Puan Minta Kemenaker Tinjau Ulang Aturan JHT Bisa Cair di Usia 56 Tahun

Puan Minta Kemenaker Tinjau Ulang Aturan JHT Bisa Cair di Usia 56 Tahun
Ketua DPR RI Puan Maharani. Foto Antara

Jakarta – Ketua DPR RI Puan Maharani meminta Kementerian Tenaga Kerja (Kemenaker) agar meninjau ulang aturan tentang cara dan persyaratan pembayaran jaminan hari tua (JHT) di usia 56 tahun atau memasuki usia pensiun.

“Perlu diingat, JHT bukanlah dana dari Pemerintah, melainkan hak pekerja pribadi karena berasal dari kumpulan potongan gaji teman-teman pekerja, termasuk buruh,” kata Puan dalam keterangan tertulisnya di Jakarta, Senin (14/02).

Baca juga: KSPN Nilai Aturan JHT Bisa Cair di Usia 56 Tahun Sesuai Undang-undang

Puan mengatakan hal itu menyoroti Peraturan Menteri Tenaga Kerja (Permenaker) Nomor 2 tahun 2022 tentang Tata Cara dan Persyaratan Pembayaran Manfaat Jaminan Hari Tua (JHT) yang dapat banyak penolakan dari kalangan pekerja atau buruh.

Aturan itu ditolak lantaran permenaker baru ini mengubah cara pencairan JHT. Lewat beleid itu, klaim JHT baru bisa dilakukan 100 persen saat pekerja berada pada usia masa pensiun, yaitu 56 tahun, mengalami cacat total tetap, dan meninggal dunia (kepada ahli waris).

“Kebijakan itu sesuai dengan peruntukan JHT. Namun, kurang sosialisasi dan tidak sensitif terhadap keadaan masyarakat, khususnya para pekerja,” tuturnya.

Ia menilai permenaker ini memberatkan para pekerja yang membutuhkan pencairan JHT sebelum usia 56 tahun. Apalagi, dalam kondisi pandemi COVID-19 ini, tak sedikit pekerja yang kemudian dirumahkan atau bahkan terpaksa keluar dari tempatnya bekerja.

“Banyak pekerja yang mengharapkan dana tersebut sebagai modal usaha, atau mungkin untuk bertahan hidup dari beratnya kondisi ekonomi saat ini.
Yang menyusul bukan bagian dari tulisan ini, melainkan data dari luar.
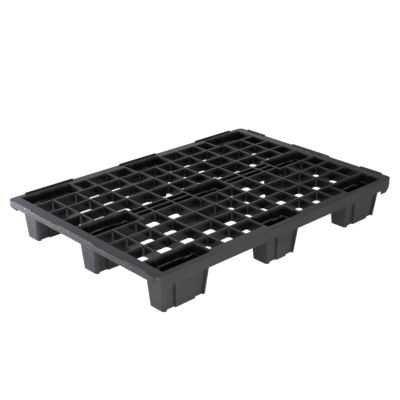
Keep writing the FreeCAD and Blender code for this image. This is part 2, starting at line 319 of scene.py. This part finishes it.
def surface_wear(s, deck):
    """Rubbed patches and scratches, most of them on the deck, and knocks along the edges."""
    rub_and_pocket_light = s.product(s.patches(23.0, 5.0, 0.48, 0.74), deck, RUBBED_DECK)
    scratched = s.math("ADD", SCRATCHED, s.product(deck, SCRATCHED_DECK))
    scored = s.product(scratches(s), scratched)
    knocks = s.product(edge_mask(s), s.patches(85.0, 4.0, 0.52, 0.72), KNOCKED)
    return s.largest(rub_and_pocket_light, scored, knocks)


def painted_pocket_light(s):
    """Painted light on the pockets' walls: even all over, and stronger in upright streaks."""
    streaks = s.patches(45.0, 2.0, 0.4, 0.65, stretch=(1, 1, 0.07))
    rub_and_pocket_light = s.math("ADD", POCKET_LIGHT_EVEN, s.product(streaks, POCKET_LIGHT_STREAKED))
    return s.product(rub_and_pocket_light, pocket_mask(s))


def painted_ledge_highlight(s):
    """A painted highlight along the rounded inner edges of the ledges, broken into patches."""
    ledge = s.near(s.z, LEDGE_Z - LEDGE_MIDDLE, LEDGE_REACH)
    sloping = s.math("SUBTRACT", s.step(s.upward, *SLOPE_BEGINS), s.step(s.upward, *SLOPE_ENDS))
    return s.product(ledge, sloping, s.patches(30.0, 3.0, 0.34, 0.70))


def settled_dust(s, up):
    """Dust on what faces up, well under the deck."""
    least, most = DUST_REACH
    deep = s.inverse(s.step(s.z, DECK_Z - most, DECK_Z - least))
    return s.product(up, deep, s.patches(55.0, 6.0, 0.40, 0.75))


def recycled_plastic():
    s = Shading("moulded_plastic")
    up = s.step(s.upward, *FACING_UP)
    wear = surface_wear(s, deck_mask(s, up))
    dust = settled_dust(s, up)

    streaks = s.patches(7.0, 4.0, 0.35, 0.72, stretch=(1, 2.6, 5))
    colour = s.mix(streaks, BLACK, SMOKY)
    # the pale colour here carries the wear and also painted light on the pockets' walls
    colour = s.mix(s.largest(wear, painted_pocket_light(s)), colour, SCUFF_AND_POCKET_LIGHT)
    # the near-white ledge colour here is a painted highlight on the ledges' rounded edges
    colour = s.mix(painted_ledge_highlight(s), colour, LEDGE_HIGHLIGHT_WHITE)
    s.feed(s.mix(s.product(dust, DUSTY), colour, DUST), s.shader.inputs["Base Color"])

    clean = s.spread(s.noise(18.0, 3.0), SMOOTHEST, ROUGHEST)
    rough = s.math("ADD", clean, s.product(s.largest(wear, dust), WORN_ROUGHER))
    s.feed(rough, s.shader.inputs["Roughness"])

    shrinkage = s.bump(s.noise(12.0, 1.0), SHRINKAGE_DEPTH)
    grain = s.bump(s.noise(700.0, 2.0), GRAIN_DEPTH, shrinkage)
    s.feed(s.bump(s.inverse(wear), WEAR_DEPTH, grain), s.shader.inputs["Normal"])
    return s.material


add_camera()
add_studio()
add_floor()
plastic = recycled_plastic()
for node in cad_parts.values():
    for cad_slot in node.material_slots:
        cad_slot.material = plastic
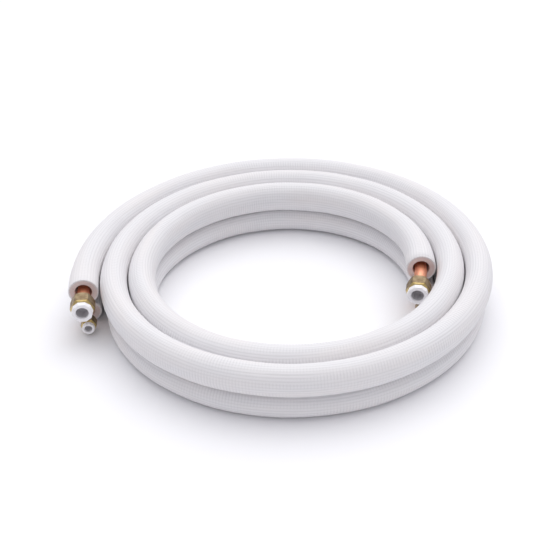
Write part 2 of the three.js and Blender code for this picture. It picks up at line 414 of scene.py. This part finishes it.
def film_pattern(tree, place):
    """The grooves' depth, and the two noises that steer them."""
    split = add_node(tree, "ShaderNodeSeparateXYZ", {"Vector": place.outputs["UV"]})
    slow = drawn_out_noise(tree, place, BEND_SIZE, 1.0)
    wander = add_node(
        tree,
        "ShaderNodeMath",
        {0: slow.outputs[0], 1: GROOVE_WANDER},
        operation="MULTIPLY",
    )
    ribs = grooves(tree, split.outputs["X"], RIB_PITCH, wander.outputs[0])
    lines = grooves(tree, split.outputs["Y"], LINE_PITCH, wander.outputs[0])

    pressure = drawn_out_noise(tree, place, PRESSURE_SIZE, 2.5, start=PRESSURE_START)
    rib_share = add_node(
        tree,
        "ShaderNodeMapRange",
        {"Value": pressure.outputs[0], "From Min": RIBS_BITE[0], "From Max": RIBS_BITE[1]},
    )
    line_share = add_node(
        tree,
        "ShaderNodeMapRange",
        {
            "Value": pressure.outputs[0],
            "From Min": LINES_FADE[0],
            "From Max": LINES_FADE[1],
            "To Min": 1.0,
            "To Max": LINES_LEFT,
        },
    )
    pressed_ribs = add_node(
        tree, "ShaderNodeMath", {0: ribs, 1: rib_share.outputs[0]}, operation="MULTIPLY"
    )
    grid = add_node(
        tree,
        "ShaderNodeMath",
        {0: lines, 1: line_share.outputs[0], 2: pressed_ribs.outputs[0]},
        operation="MULTIPLY_ADD",
    )
    return grid, slow, pressure


print("the ribs show from a pressure of", RIBS_BITE[0], "and the lines below", LINES_FADE[1])

# %% [markdown]
# ### Relief of the film
# Two bump nodes in a row make the relief: first the fine grooves, and on top of them
# the long, thin creases that the film gets in a bend. Distance is a real depth here.

# %% Relief of the film
CREASE_SIZE = (160 * MM, 4 * MM)
GROOVE_DEPTH = 0.15 * MM
CREASE_DEPTH = 0.45 * MM


def film_relief(tree, place, grid):
    creases = drawn_out_noise(tree, place, CREASE_SIZE, 3.0, roughness=0.6)
    crease_shape = add_node(
        tree,
        "ShaderNodeMapRange",
        {"Value": creases.outputs[0], "From Min": 0.3, "From Max": 0.5},
    )
    groove_bump = add_node(
        tree,
        "ShaderNodeBump",
        {"Height": grid.outputs[0], "Strength": 0.6, "Distance": GROOVE_DEPTH},
        invert=True,
    )
    return add_node(
        tree,
        "ShaderNodeBump",
        {
            "Height": crease_shape.outputs[0],
            "Strength": 0.5,
            "Distance": CREASE_DEPTH,
            "Normal": groove_bump.outputs[0],
        },
    )


depths = [round(depth / MM, 2) for depth in (GROOVE_DEPTH, CREASE_DEPTH)]
print("grooves", depths[0], "mm deep, creases", depths[1], "mm deep")

# %% [markdown]
# ### Colour and gloss of the film
# White film looks grey where light can't reach, so its grooves get a colour that is a
# little darker. Some stretches are a trace warmer. Its gloss is low and follows the
# pressure of the roller.

# %% Film material
def embossed_film():
    material, tree, shader = new_material("embossed_polyethylene_film")
    place = add_node(tree, "ShaderNodeUVMap", uv_map="along_and_round")
    grid, slow, pressure = film_pattern(tree, place)
    relief = film_relief(tree, place, grid)
    film_colour = add_node(
        tree,
        "ShaderNodeMix",
        {"Factor": grid.outputs[0], "A": linear("#e9e8ea"), "B": linear("#dddcde")},
        data_type="RGBA",
    )
    warm_share = add_node(
        tree,
        "ShaderNodeMapRange",
        {"Value": slow.outputs[0], "From Min": 0.4, "From Max": 0.75, "To Max": 0.4},
    )
    colour = add_node(
        tree,
        "ShaderNodeMix",
        {
            "Factor": warm_share.outputs[0],
            "A": film_colour.outputs["Result"],
            "B": linear("#ebe5e3"),
        },
        data_type="RGBA",
    )
    gloss = add_node(
        tree,
        "ShaderNodeMapRange",
        {"Value": pressure.outputs[0], "To Min": 0.62, "To Max": 0.78},
    )
    tree.links.new(colour.outputs["Result"], shader.inputs["Base Color"])
    tree.links.new(gloss.outputs[0], shader.inputs["Roughness"])
    tree.links.new(relief.outputs[0], shader.inputs["Normal"])
    shader.inputs["IOR"].default_value = 1.51  # polyethylene
    shader.inputs["Specular IOR Level"].default_value = 0.35
    return material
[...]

Sekali lagi, JHT adalah hak pekerja,” ungkapnya.

Baca juga: Buruh Ancam Demo Jika Aturan JHT Cair di Usia 56 Tahun Tak Dicabut

Meski para pekerja yang terdampak PHK (pemutusan hubungan kerja) bisa memanfaatkan program Jaminan Kehilangan Pekerjaan (JKP), hal tersebut dianggap tidak cukup.

Puan menilai JKP bukan solusi cepat bagi pekerja yang mengalami kesulitan ekonomi.

“Program JKP sendiri baru mau akan diluncurkan akhir bulan ini. Untuk bisa memanfaatkannya, pekerja yang di-PHK harus memenuhi syarat-syarat tertentu yang prosesnya tidak sebentar,” ujarnya.

Salah satu kriteria bagi penerima manfaat JKP adalah dengan membayar iuran program JKP 6 bulan berturut-turut selama 12 bulan dalam 24 bulan saat masih bekerja. Belum lagi dana yang diterima pun tidak bisa langsung seperti layaknya JHT.

“Lantas bagaimana dengan pekerja yang kemudian mengalami PHK untuk 24 bulan ke depan dan membutuhkan dana? Mereka tidak bisa langsung menerima manfaat JKP, tetapi juga tidak bisa mencairkan JHT,” ujar Puan.

Baca juga: Tolak Penetapan UMK Batam Tahun 2022, Buruh akan Mogok Kerja

Mantan Menteri Koordinator PMK ini pun menilai subsidi atau bantuan sosial dari Pemerintah tidak bisa menjadi jawaban utama untuk masyarakat yang terkena dampak PHK. Selain karena program tersebut belum bisa menjangkau seluruh korban PHK, subsidi dan bansos bukan solusi jangka panjang.

“Padahal, masyarakat harus terus melanjutkan hidup. Mereka harus mampu bertahan dengan mencari nafkah untuk menghidupi diri dan keluarganya,” kata cucu Proklamator RI Bung Karno itu.

Ia juga mengingatkan Pemerintah untuk melibatkan semua pihak terkait dalam pembahasan persoalan JHT, termasuk perwakilan para pekerja/buruh dan DPR.

“Dalam membuat kebijakan, Pemerintah harus melibatkan partisipasi publik dan juga perlu mendengarkan pertimbangan dari DPR sebagai lembaga perwakilan rakyat,” katanya.